Вся группа, испуганная до состояния невменяемости, топчется в прихожей кабинета Первого секретаря, где теперь заседает бюро; там рассматривается много важных вопросов, а потом они займутся нами. Некоторые все еще пытаются читать Устав, но буквы плывут перед глазами, и в конце концов мы отдаемся на милость судьбы. Вот приоткрылась дверь, и секретарша, глядя в бумагу, вызывает: "Глебов". Словно автомат, не чуя под собой ног, вхожу в просторный и светлый кабинет, где вдоль стола разместилась группа страшных людей; они серьезно разглядывают меня, и я, встав недалеко от двери, громко представляюсь, кто таков есть. Следует несколько вопросов: об успеваемости, "зачем ты хочешь вступить в комсомол?" ("Хочу строить коммунизм!"), кое-что по истории. Незримая муза осеняет меня, в глазах проясняется, и я даю четкие и рассудительные ответы. Какой-то хмырь в черном пиджаке высовывается из середины и с поздравлениями протягивает мне заветный комсомольский билет. Я шаблонно благодарю, пожимаю руку и, словно из преисподней, выскакиваю наружу.
"Ну что? Что там?

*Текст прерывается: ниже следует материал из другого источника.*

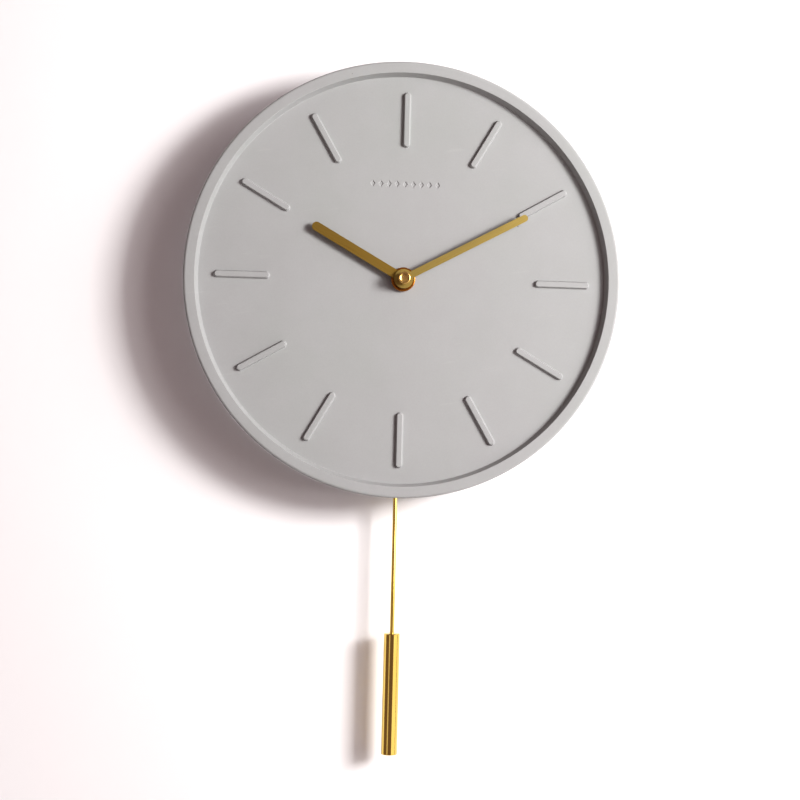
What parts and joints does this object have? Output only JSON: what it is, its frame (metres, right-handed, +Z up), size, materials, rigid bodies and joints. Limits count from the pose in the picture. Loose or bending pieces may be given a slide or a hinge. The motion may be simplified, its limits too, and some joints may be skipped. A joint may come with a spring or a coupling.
{
  "type": "pendulum wall clock",
  "caption": "Round concrete wall clock with raised hour bars, brass hands, a battery quartz movement and a swinging brass pendulum rod and bob.",
  "frame": {"origin": "centre of the keyhole's round hole, on the hanger plate's wall face", "axes": "+Z up; the dial faces -Y; +X to the right as seen from the front; the wall plane is y = 0"},
  "size_m": [0.3, 0.0522, 0.478],
  "materials": {
    "concrete": "smooth cast concrete, matte, soft grey mottling",
    "hanger_steel": "zinc-plated pressed steel",
    "screw_steel": "zinc-plated screws",
    "pad_rubber": "black rubber",
    "housing_plastic": "black moulded plastic",
    "hand_brass": "satin brass sheet",
    "turned_brass": "turned brass, fine rings",
    "polished_brass": "polished brass",
    "gear_nylon": "natural moulded acetal",
    "magnet": "nickel-plated magnet",
    "stator_steel": "rolled soft iron",
    "copper_wire": "enamelled copper wire",
    "board": "green solder resist",
    "chip_black": "black potting",
    "battery_jacket": "printed battery jacket, no marks"
  },
  "bodies": {
    "clock_case": {"case": "concrete", "hanger_plate": "hanger_steel", "hanger_screws": "screw_steel", "wall_bumpers": "pad_rubber", "rubber_gasket": "pad_rubber", "movement_housing": "housing_plastic", "movement_cover": "housing_plastic", "cover_screws": "screw_steel", "dial_washer": "turned_brass", "dial_nut": "turned_brass", "stator": "stator_steel", "coil_core": "stator_steel", "motor_coil": "copper_wire", "train_bridge": "gear_nylon", "train_screws": "screw_steel", "circuit_board": "board", "quartz_crystal": "hanger_steel", "clock_chip": "chip_black", "contact_plus": "hanger_steel", "contact_minus": "hanger_steel", "swing_pin": "screw_steel", "drive_bobbin": "gear_nylon", "drive_coil": "copper_wire"},
    "minute_set": {"minute_hand": "hand_brass", "cap_nut": "turned_brass", "cannon_pinion": "gear_nylon"},
    "hour_set": {"hour_hand": "hand_brass", "hour_wheel": "gear_nylon"},
    "setting_set": {"minute_wheel": "gear_nylon", "setting_knob": "gear_nylon"},
    "centre_set": {"centre_wheel": "gear_nylon"},
    "third_set": {"third_wheel": "gear_nylon"},
    "seconds_set": {"seconds_wheel": "gear_nylon"},
    "intermediate_set": {"intermediate_wheel": "gear_nylon"},
    "rotor_set": {"rotor_pinion": "gear_nylon", "rotor_magnet": "magnet"},
    "battery_set": {"battery": "battery_jacket", "battery_button": "hanger_steel"},
    "pendulum": {"pendulum_arm": "gear_nylon", "arm_magnet": "magnet", "pendulum_eye": "polished_brass", "pendulum_rod": "polished_brass", "bob_tube": "polished_brass", "bob_caps": "polished_brass"}
  },
  "joints": [
    {"name": "minute_turn", "type": "hinge", "parent": "clock_case", "child": "minute_set", "pos_m": [0, -0.045, -0.118], "axis": [0, 1, 0], "continuous": true},
    {"name": "hour_turn", "type": "hinge", "parent": "clock_case", "child": "hour_set", "pos_m": [0, -0.0426, -0.118], "axis": [0, 1, 0], "continuous": true},
    {"name": "setting_turn", "type": "hinge", "parent": "clock_case", "child": "setting_set", "pos_m": [-0.00849, -0.02, -0.12649], "axis": [0, 1, 0], "continuous": true},
    {"name": "seconds_turn", "type": "hinge", "parent": "clock_case", "child": "seconds_set", "pos_m": [-0.00493, -0.02, -0.10494], "axis": [0, 1, 0], "continuous": true},
    {"name": "third_turn", "type": "hinge", "parent": "clock_case", "child": "third_set", "pos_m": [-0.00935, -0.02, -0.1126], "axis": [0, 1, 0], "continuous": true},
    {"name": "centre_turn", "type": "hinge", "parent": "clock_case", "child": "centre_set", "pos_m": [0, -0.02, -0.118], "axis": [0, 1, 0], "continuous": true},
    {"name": "intermediate_turn", "type": "hinge", "parent": "clock_case", "child": "intermediate_set", "pos_m": [-0.00925, -0.02, -0.0998], "axis": [0, 1, 0], "continuous": true},
    {"name": "rotor_turn", "type": "hinge", "parent": "clock_case", "child": "rotor_set", "pos_m": [-0.01557, -0.02, -0.10209], "axis": [0, 1, 0], "continuous": true},
    {"name": "battery_out", "type": "slide", "parent": "clock_case", "child": "battery_set", "axis": [0, 1, 0], "range_m": [0, 0.022]},
    {"name": "pendulum_swing", "type": "hinge", "parent": "clock_case", "child": "pendulum", "pos_m": [0, -0.018, -0.156], "axis": [0, 1, 0], "range_deg": [-8, 8]}
  ],
  "couplings": [
    {"joint": "hour_turn", "follows": "minute_turn", "ratio": 0.083333},
    {"joint": "setting_turn", "follows": "minute_turn", "ratio": -0.33333},
    {"joint": "third_turn", "follows": "seconds_turn", "ratio": -0.13333},
    {"joint": "centre_turn", "follows": "seconds_turn", "ratio": 0.016667},
    {"joint": "intermediate_turn", "follows": "seconds_turn", "ratio": -6},
    {"joint": "rotor_turn", "follows": "seconds_turn", "ratio": 30}
  ]
}
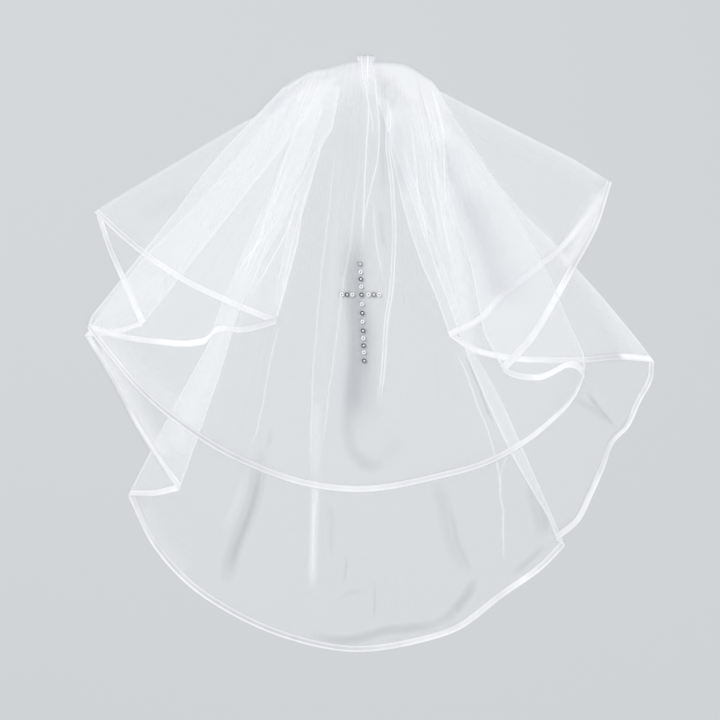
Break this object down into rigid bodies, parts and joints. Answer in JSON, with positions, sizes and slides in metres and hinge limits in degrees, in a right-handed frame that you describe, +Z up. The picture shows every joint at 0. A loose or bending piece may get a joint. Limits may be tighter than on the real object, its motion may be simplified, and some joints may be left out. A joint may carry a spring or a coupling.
{
  "type": "communion veil",
  "caption": "Tiered tulle communion veil laid out flat, gathered at the heading, with satin ribbon round its hems and a small cross of crystals and pearls on the front tier.",
  "frame": {"origin": "middle of the laid veil's width and length, on the surface that it rests on", "axes": "+Y up the veil to its heading, +X to the viewer's right with the heading away from the viewer, +Z up from the surface"},
  "size_m": [0.5712, 0.5962, 0.0126],
  "materials": {
    "tulle": "matte",
    "satin_ribbon": "satin",
    "gathered_tulle": "matte",
    "crystal": "faceted, foil backed",
    "pearl": "pearl gloss"
  },
  "bodies": {
    "root": {"lower_tulle": "tulle", "upper_tulle": "tulle", "lower_ribbon": "satin_ribbon", "upper_ribbon": "satin_ribbon", "heading_gather": "gathered_tulle", "crystal_01": "crystal", "crystal_02": "crystal", "crystal_03": "crystal", "crystal_04": "crystal", "crystal_05": "crystal", "crystal_06": "crystal", "crystal_07": "crystal", "crystal_08": "crystal", "crystal_09": "crystal", "pearl_01": "pearl", "pearl_02": "pearl", "pearl_03": "pearl", "pearl_04": "pearl", "pearl_05": "pearl", "pearl_06": "pearl", "pearl_07": "pearl", "pearl_08": "pearl", "pearl_09": "pearl", "pearl_10": "pearl"}
  },
  "joints": []
}
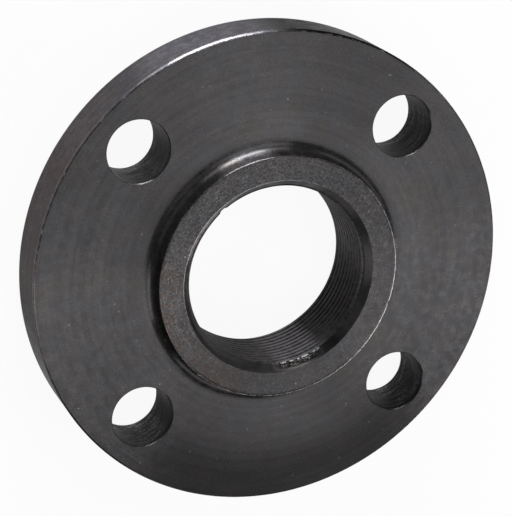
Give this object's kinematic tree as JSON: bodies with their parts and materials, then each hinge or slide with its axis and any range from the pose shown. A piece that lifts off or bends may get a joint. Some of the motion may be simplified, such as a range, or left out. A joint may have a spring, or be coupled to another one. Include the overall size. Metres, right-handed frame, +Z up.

О чем спрашивали?" - настырно шелестят голоса. - "Да так… ничего особенного". Теперь главное - поскорее скатиться с крыльца и, не оборачиваясь, рвануть домой. И вот уже седьмой час, покрасневшее солнце завершает свой путь над домами, и я размашисто вхожу с проспекта в проходной двор (кошки смотрят на меня, высунувшись из мусорных баков), неся в нагрудном кармане вишнево-красную книжицу, где нарисованы ордена комсомола, приклеена моя фотокарточка с печатью и все страницы, кроме первой, разлинованы для регистрации членских взносов по две копейки. "Я - комсомолец! С ума сойти! Я уже совсем взрослый!" Иду легкой походкой, весело поглядывая на встречных обывателей, которые со своими авоськами привычно спешат к метро. "Вот вы тут все - невесть кто, а я теперь - комсомолец!"